I will put my laws in their hearts,
and I will write them on their minds.” 17 Then he adds:
“Their sins and lawless acts
I will remember no more.” 18 And where these have been forgiven, there is no longer any sacrifice for sin.

Through Jesus’ sacrifice – His crucifixion – all sins have been paid for.  Justice has already been carried out for everything that we have done, are doing, and will do.


At the Last Supper, when Jesus was talking about His looming death which would become that ultimate sacrifice, He said this –

Mt 26:27 Then he took the cup, gave thanks and offered it to them, saying, “Drink from it, all of you. 28 This is my blood of the covenant, which is poured out for many for the forgiveness of sins. 29 I tell you, I will not drink of this fruit of the vine from now on until that day when I drink it anew with you in my Father’s kingdom.”


To bring all of this together –

Justice requires some sort of payment for all wrong going.
God, because of His very nature, must have justice.
Jesus died so that we wouldn’t have to pay the price ourselves.
Mercy is offered to those who believe in Jesus.

Therefore – we can come to only one conclusion regarding those who refuse to believe in Jesus.

Those who don’t believe in Jesus –
and who therefore refuse to accept His death as payment for their sins –
keeping in mind that justice must still be served –
have effectively said – “I accept full responsibility”.

In Revelation 20:11-15 we read –

The Dead Are Judged

Rev 20:11 Then I saw a great white throne and him who was seated on it.

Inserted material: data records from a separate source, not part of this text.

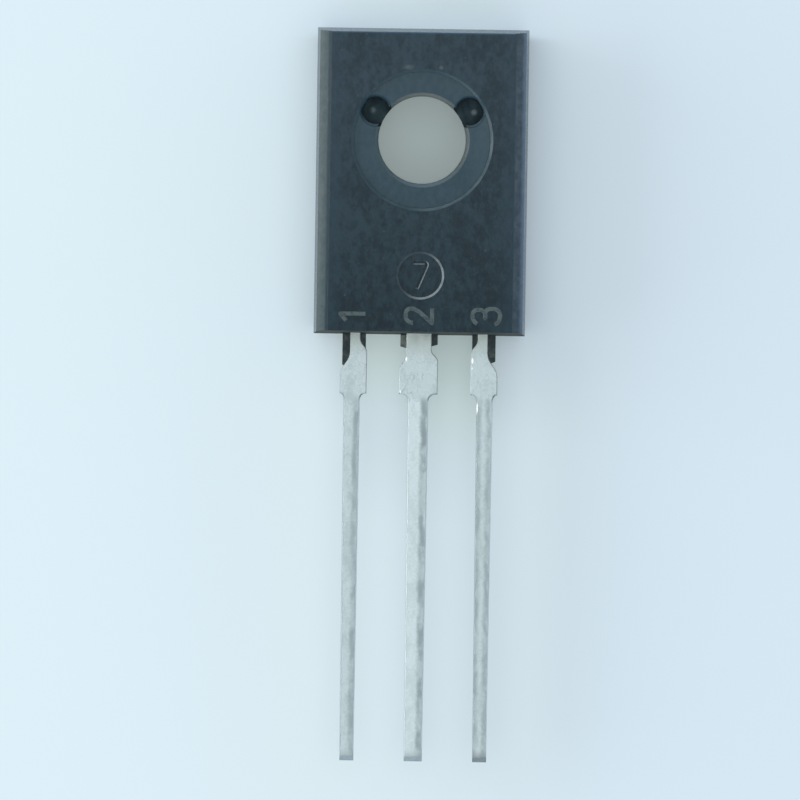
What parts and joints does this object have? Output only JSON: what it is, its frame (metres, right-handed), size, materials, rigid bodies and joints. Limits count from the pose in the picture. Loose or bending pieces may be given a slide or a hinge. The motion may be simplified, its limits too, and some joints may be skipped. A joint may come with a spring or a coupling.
{
  "type": "power transistor",
  "caption": "Flat moulded power transistor with a screw hole, a washer seat round it, a bare metal back and a row of necked flat leads.",
  "frame": {"origin": "on the screw hole's axis, at the seating plane of the bare metal back", "axes": "+Z along the screw hole, out of the marked front; -Y along the leads, from body to tips; +X to the base lead's side"},
  "size_m": [0.0076, 0.0264, 0.0025],
  "materials": {
    "epoxy": "black moulded epoxy, eroded-mould matte with a smoother washer seat",
    "tinned_copper": "copper alloy dipped in tin, dull and a little mottled",
    "silicon": "polished grey silicon with metal bond pads",
    "solder": "soft lead solder",
    "bond_wire": "drawn aluminium"
  },
  "bodies": {
    "root": {"moulded_body": "epoxy", "collector_frame": "tinned_copper", "emitter_lead": "tinned_copper", "base_lead": "tinned_copper", "silicon_die": "silicon", "die_solder": "solder", "emitter_wire": "bond_wire", "base_wire": "bond_wire"}
  },
  "joints": []
}
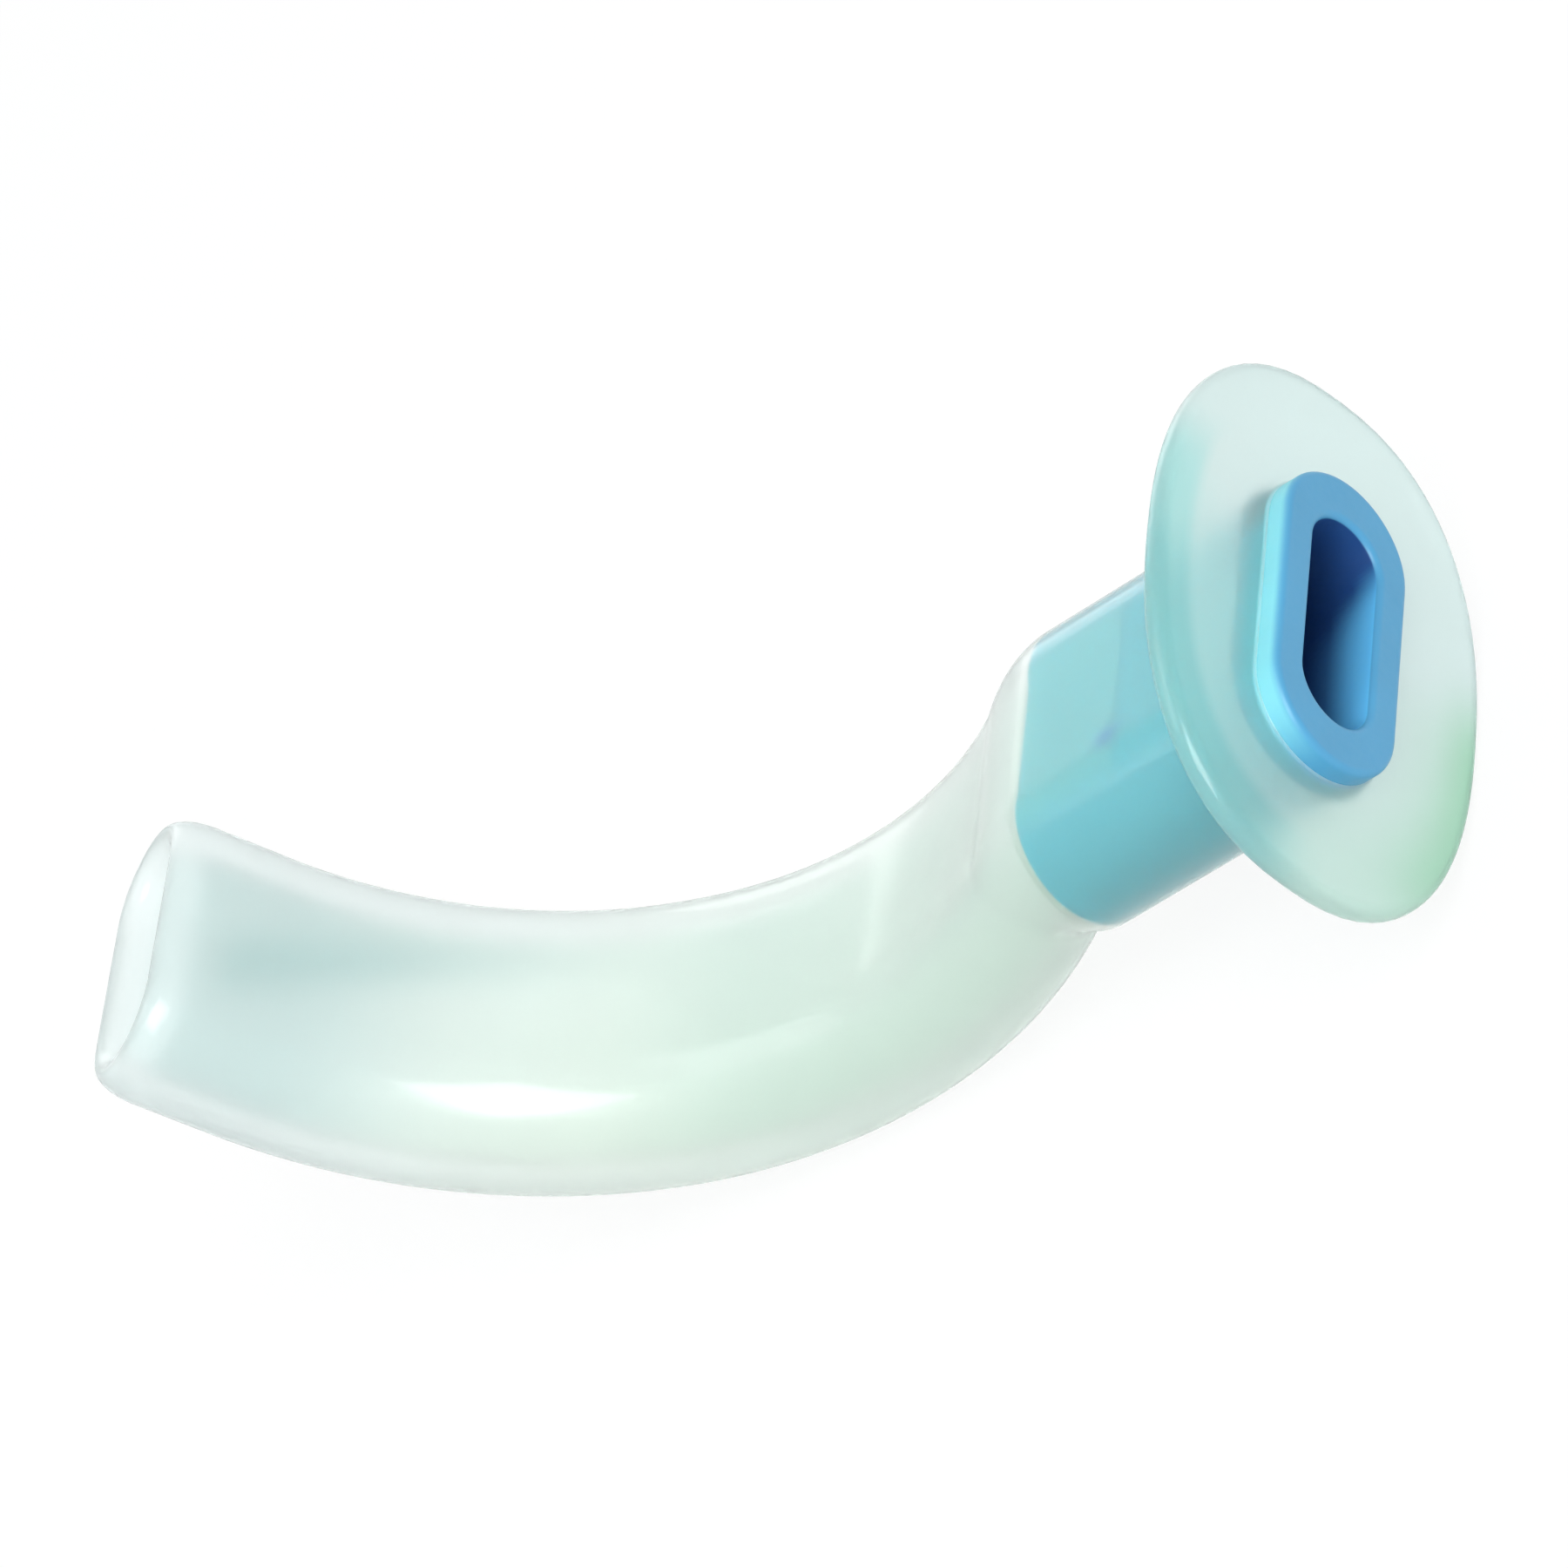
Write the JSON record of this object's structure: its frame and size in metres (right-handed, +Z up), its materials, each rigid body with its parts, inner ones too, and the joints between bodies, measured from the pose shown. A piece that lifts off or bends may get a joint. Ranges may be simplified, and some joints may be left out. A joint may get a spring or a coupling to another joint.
{
  "type": "oropharyngeal airway",
  "caption": "Curved soft airway tube with an oval flange, moulded over a rigid bite block whose rim frames a slot-shaped bore; it keeps the tongue clear of the throat.",
  "frame": {"origin": "centre of the base of the box round the part as it lies on a table", "axes": "+Z up as it lies on the outside of its bend, +Y from the flange towards the tip in plan, +X across the bore's wide way, about which the part is symmetric"},
  "size_m": [0.0266, 0.0568, 0.0239],
  "materials": {
    "soft_clear": "milky translucent soft elastomer with a satin skin",
    "blue_plastic": "fine satin moulded polypropylene"
  },
  "bodies": {
    "root": {"airway_body": "soft_clear", "bite_block": "blue_plastic"}
  },
  "joints": []
}
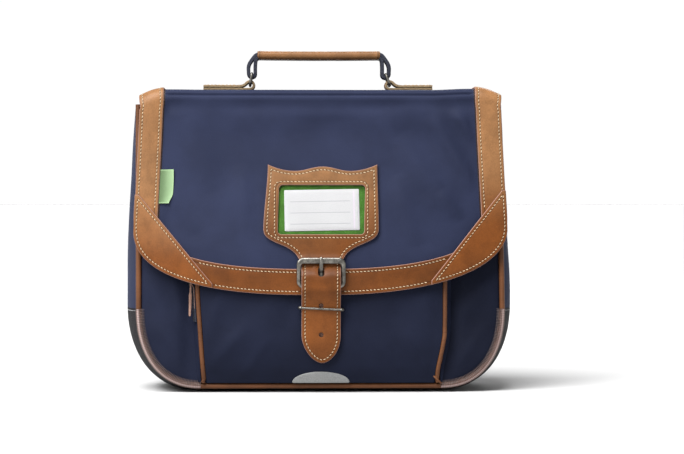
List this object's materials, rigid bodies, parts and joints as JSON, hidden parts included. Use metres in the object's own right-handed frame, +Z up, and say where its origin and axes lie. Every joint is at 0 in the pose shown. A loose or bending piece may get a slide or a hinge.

Earth and sky fled from his presence, and there was no place for them. 12 And I saw the dead, great and small, standing before the throne, and books were opened. Another book was opened, which is the book of life. The dead were judged according to what they had done as recorded in the books. 13 The sea gave up the dead that were in it, and death and Hades gave up the dead that were in them, and each person was judged according to what he had done. 14 Then death and Hades were thrown into the lake of fire. The lake of fire is the second death. 15 If anyone’s name was not found written in the book of life, he was thrown into the lake of fire.

Those whose names were not found in the book of life are the ones who refused to believe in Jesus – who accepted full responsibility – who paid the price of justice on their own – Hell.

We would all do well to remember that no matter how meaningless this little phrase – “I accept full responsibility” – may become among people – it’s still incredibly important to God.

Justice will be done.
The price will be paid.

The only question is who pays.

Who is paying for you?

Jesus offers to take full responsibility for us.
Will you let Him do that?
Or will you insist on paying yourself?